Au matin, la ville malienne de Kayes s'est réveillé fiévreuse: la rumeur a couru que deux jeunes avaient contracté Ebola. Les maisons du quartier sud se sont aussitôt vidées, signe de la psychose qui étreint la cité depuis la découverte du premier cas au Mali. C'était une fausse alerte, et heureusement, car l'équipe de sapeurs-pompiers arrivée sur les lieux ne disposait pas des combinaisons adéquates...
Depuis le premier cas, une fillette de deux ans de retour de Guinée, un des pays les plus touchés par l'épidémie, décédée vendredi à Kayes, kits de protection, désinfectants et personnel médical arrivent pourtant en nombre dans cette ville de l'ouest du pays. Dans la cour de l'hôpital, une trentaine d'agents de santé écoutent religieusement un expert, le Dr Abdoulaye Coulibaly, énumérer les précautions à prendre pour éviter la maladie, qui se transmet par les liquides corporels.
"La guerre contre Ebola doit être totale, et nous ne pouvons la remporter qu'avec la communication", ajoute le Dr Coulibaly, membre de l'équipe de médecins maliens dépêchés à Kayes pour éviter la propagation du virus, fermant le poing droit comme pour se convaincre.
Les autorités jouent à fond la carte de la prévention: gels antibactériens devant les hôtels, les bâtiments officiels et des domiciles privés. Nombreuses sont les personnes qui ne se serrent désormais plus la main.
"Vous voyez, on se touche par les coudes, c'est dire la peur qui règne", reconnaît Moussa Sow, un ancien cheminot. De leur côté, des jeunes de l'association "Stop Ebola", avec des moyens
rudimentaires, font du porte-à-porte pour prodiguer des conseils contre la maladie.
"Dès que vous avez une fièvre, il faut prendre votre température", lance à une habitante Ouma, membre de l'association, qui encourage la formation de volontaires dont l'objectif serait de ratisser les zones rurales à la recherche d'éventuels malades.
- Une cinquantaine de personnes à l'isolement -
Autre signe de la psychose qui s'est installée à Kayes, l'un des berceaux de l'émigration malienne vers la France: même si les écoles de la ville et de sa périphérie, fermées après l'annonce du décès de la fillette, ont rouvert, certains parents préfèrent garder leurs enfants à la maison.
"Moi, j'attends encore quelques jours avant d'envoyer à nouveau mes enfants à l'école. Il peut y avoir une surprise", affirme Oumar Fofana, banquier. Emmitouflé dans un boubou brodé, il analyse froidement la situation, relevant la proximité de la frontière avec le Sénégal, à l'ouest, et la Mauritanie au nord: "Nous sommes dans une zone minière où vous retrouvez
quasiment toutes les nationalités. Le danger est donc là, ne nous voilons pas la face".

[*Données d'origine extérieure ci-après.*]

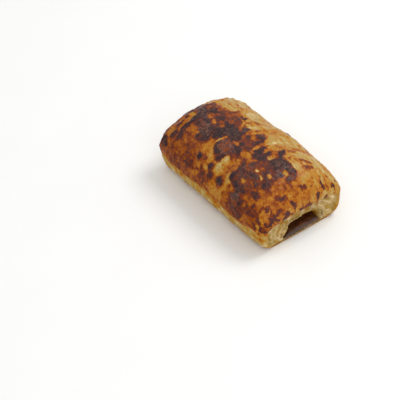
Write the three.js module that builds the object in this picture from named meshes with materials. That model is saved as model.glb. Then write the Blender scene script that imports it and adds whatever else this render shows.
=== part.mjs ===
import * as THREE from 'three';

// A rectangular pain au chocolat: a crowned roll of laminated dough, folded over a flat slab of
// chocolate that runs from one open end to the other. Millimetres, +Z up, resting on z = 0.
// Its length lies on X. The crust is darkest over the middle and the -Y flank, palest on +Y.

// Size of the whole roll
const LENGTH = 118;
const WIDTH = 73;
const HEIGHT = 45;

// Outer form
const BELT_HEIGHT = 19;        // where the browned crust ends and the pale lower wall begins
const CROWN_POWER = 2.2;       // squareness of a section above the belt
const FLANK_POWER = 3.6;       // squareness of a section below the belt
const FLOOR_SINK = 2.5;        // how far a section would reach below the flat base
const END_DROP = 21.5;         // fall of the crust from the crown to its edge at either end
const FRONT_RADIUS = 31;       // length of that fall at the +X end
const FRONT_POWER = 2;
const BACK_RADIUS = 29;        // and at the blunter -X end
const BACK_POWER = 3.3;
const RIDGE_SAG = 0.6;         // the ridge falls this much from the middle to the ends
const END_TAPER = 3.4;         // each flank comes in this much at the ends
const PLAN_RADIUS = 18;        // over this length
const LIP_ROUND = 2.2;         // and this much more at the very edge of an end
const LIP_REACH = 4;
const END_UNDERCUT = 3;        // the ends come in this much at the base
const UNDERCUT_HEIGHT = 9;
const UNDERCUT_REACH = 22;
const WALL_INSET = 0.9;        // the pale wall stands back this much under the crust's edge
const WALL_FADE = 3;           // height of that step
const BELT_WAVE = 1.2;         // rise and fall of the step along a flank
const CROWN_SOFT = 2;          // swellings on the ridge level off over this much of the height
const LIP_FADE = 8;            // the relief dies away over this much of the length at either end

// Mouth: the open end of the roll, which narrows inwards to the filling's own size
const MOUTH_DEPTH = 9;
const MOUTH_HALF_WIDTH = 17;
const MOUTH_TOP = 17;
const MOUTH_POWER = 2.4;
const FRONT_MOUTH_SHIFT = 1.5;   // sideways place of the mouth at each end
const BACK_MOUTH_SHIFT = -2;

// Filling: one flat slab from end to end
const FILLING_BOTTOM = 3;
const FILLING_TOP = 8.6;
const FILLING_HALF_WIDTH = 15;
const FILLING_POWER = 3;
const FILLING_SETBACK = 1.3;     // behind the roll's own ends
const FILLING_BULGE = 1.1;       // of each end face
const FILLING_LUMP = 0.35;
const CLEARANCE = 0.3;           // between the dough and the filling

// Lumps of the crust: place, reach along X and Y, and height, in millimetres
const SWELLS = [
  { x: -34, y: -8, reachX: 24, reachY: 19, height: 1.1 },     // back swelling, under the charred patch
  { x: 31, y: -14, reachX: 18, reachY: 17, height: 1.3 },     // front swelling
  { x: 9, y: -22, reachX: 8, reachY: 19, height: -1.3 },      // valley between the two
  { x: -2, y: -15, reachX: 9.5, reachY: 7.5, height: 1.5 },   // large blister
  { x: 38, y: 1, reachX: 8, reachY: 6, height: 0.8 },
  { x: 4, y: 8, reachX: 6, reachY: 4, height: 0.7 },
  { x: 25, y: 7, reachX: 5, reachY: 5, height: 0.7 },
  { x: -8, y: -2, reachX: 9, reachY: 6, height: 0.7 },
  { x: -37, y: -5, reachX: 6, reachY: 4, height: -0.6 },
  { x: -24, y: -5, reachX: 5, reachY: 4, height: -0.6 },
  { x: 25, y: -1, reachX: 5, reachY: 4, height: -0.6 },
  { x: 26, y: -25, reachX: 5, reachY: 5, height: -0.6 },
  { x: -15, y: -29, reachX: 4, reachY: 4, height: 0.7 },
  { x: 11, y: -33, reachX: 4.5, reachY: 4.5, height: 0.8 },
  { x: -18, y: 12, reachX: 4, reachY: 4, height: 0.5 },
  { x: 12, y: 28, reachX: 22, reachY: 9.5, height: 2 },       // full shoulder of the pale flank
];

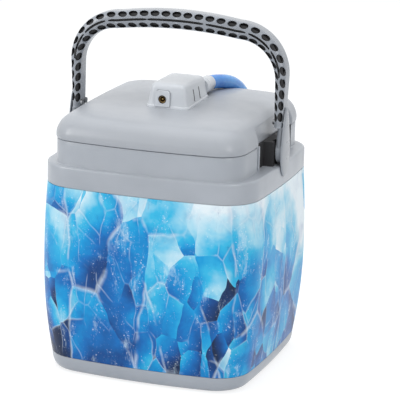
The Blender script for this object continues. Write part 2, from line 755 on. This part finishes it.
def lid_ring(height, inset, wall=0):
    half_w, half_d = NECK[0] - inset - wall, NECK[1] - inset - wall
    points = outline(half_w, half_d, max(NECK[2] - (inset + wall) / 2, 8), notch=wall)
    z = SEAM_Z + height + LID_TILT * (height / LID_H) * (points[:, 1] + half_d) / (2 * half_d)
    return np.column_stack([points, z])


shoulder = smooth_route(np.array(LID_PROFILE, float), 5)  # rounder than the solid's
crown = lid_ring(LID_H, CROWN_IN)
lid_rings = [crown * [f, f, 1] for f in (0.25, 0.6)]
for ring in lid_rings:
    ring[:, 2] = [lid_top(y) for y in ring[:, 1]]
lid_rings += [lid_ring(h, i) for h, i in shoulder[:0:-1]]
lid_rings += [lid_ring(0.5, -0.55), lid_ring(0.1, -0.2), lid_ring(0, 0.3)]  # softened lower edge
lid_rings += [lid_ring(h * INNER_H, i, LID_T) for h, i in shoulder[::4]]
lid_rings += [crown * [0.25, 0.25, 1] - [0, 0, LID_T + 0.2]]
lid = loft("lid_shell", lid_rings, "lid")
groove_route = route[(route[:, 1] > GROOVE_Y) & (route[:, 2] > GROOVE_Z)]
cut(lid, loft("groove", tube_rings(groove_route, HOSE_R + GROOVE_GAP, 32), "lid"))
settle(lid, "lid", "lid_cover")

# Pump housing, its socket and the hose gland ----------------------------------------------------

HOUSING_W, HOUSING_D, HOUSING_Y, HOUSING_TOP, HOUSING_T = 44, 60, -5, 280, 2
JACK_X, JACK_Y, JACK_Z, PLATE_W = -4.5, -35, 265, 14.7


def housing_ring(share, side_in, end_in, wall=0):
    """Ring of the housing at this share of its height above the lid."""
    r = 5.4 - side_in * 0.1
    points = rounded(HOUSING_W / 2 - side_in - wall, HOUSING_D / 2 - end_in - wall, r - 0.5 * wall)
    points = points + [0, HOUSING_Y]
    foot = np.array([lid_top(y) for y in points[:, 1]])
    return np.column_stack([points, foot + (HOUSING_TOP - foot) * share])


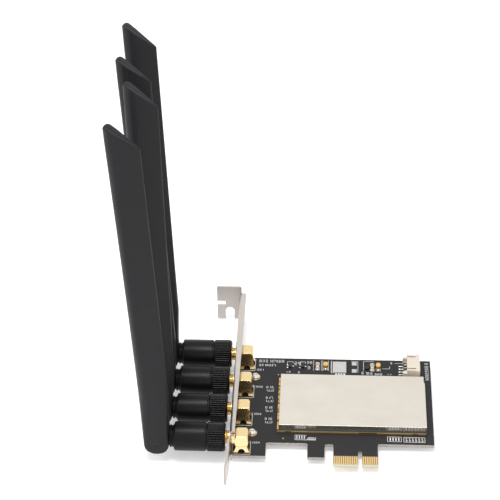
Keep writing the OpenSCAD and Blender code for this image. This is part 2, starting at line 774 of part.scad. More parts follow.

Selon lui, le sort de la quarantaine de personnes placées en isolement à Kayes après avoir été en contact avec la fillette sera déterminant pour la région.
Dans une vaste tente dressée à l'écart de l'hôpital, assise seule sur un lit de camp, Amy Gueye, la grand-mère de la fillette, qu'elle a emmené puis ramenée de Guinée, paraît calme, tandis qu'un médecin en combinaison vient l'examiner.
Elle "va mieux", indique le Dr Samba Sow.
Un peu plus loin, dans le même hôpital, une bâtisse abrite les 42 autres personnes identifiées comme des contacts de l'enfant à Kayes. "C'est la procédure normale", assure le Dr Sow, précisant que lundi, trois autres personnes ayant approché la fillette ont été "retrouvées à 30 km de Kayes et mises en quarantaine".
Une douzaine d'autres sont également sous surveillance médicale à Bamako, la grand-mère et sa petite-fille ayant brièvement transité par la capitale. "Notre seul salut est qu'on trouve rapidement un vaccin, sinon des milliers d'Africains vont mourir", soupire Mame Diarra, infirmière dans un centre de santé.
Plus de 10.000 personnes ont contracté le virus Ebola, principalement en Guinée, au Libéria et en Sierra Leone. Près de 5.000 d'entre elles sont décédées. Les tout premiers essais cliniques en Afrique du vaccin développé par le laboratoire britannique GlaxoSmithKline (GSK) et les Instituts américains de la santé (NIH) viennent de débuter au Mali. Mais les premières doses sont
attendues en 2015, bien après le pic prévu de l'épidémie qui ravage l'Afrique de l'Ouest.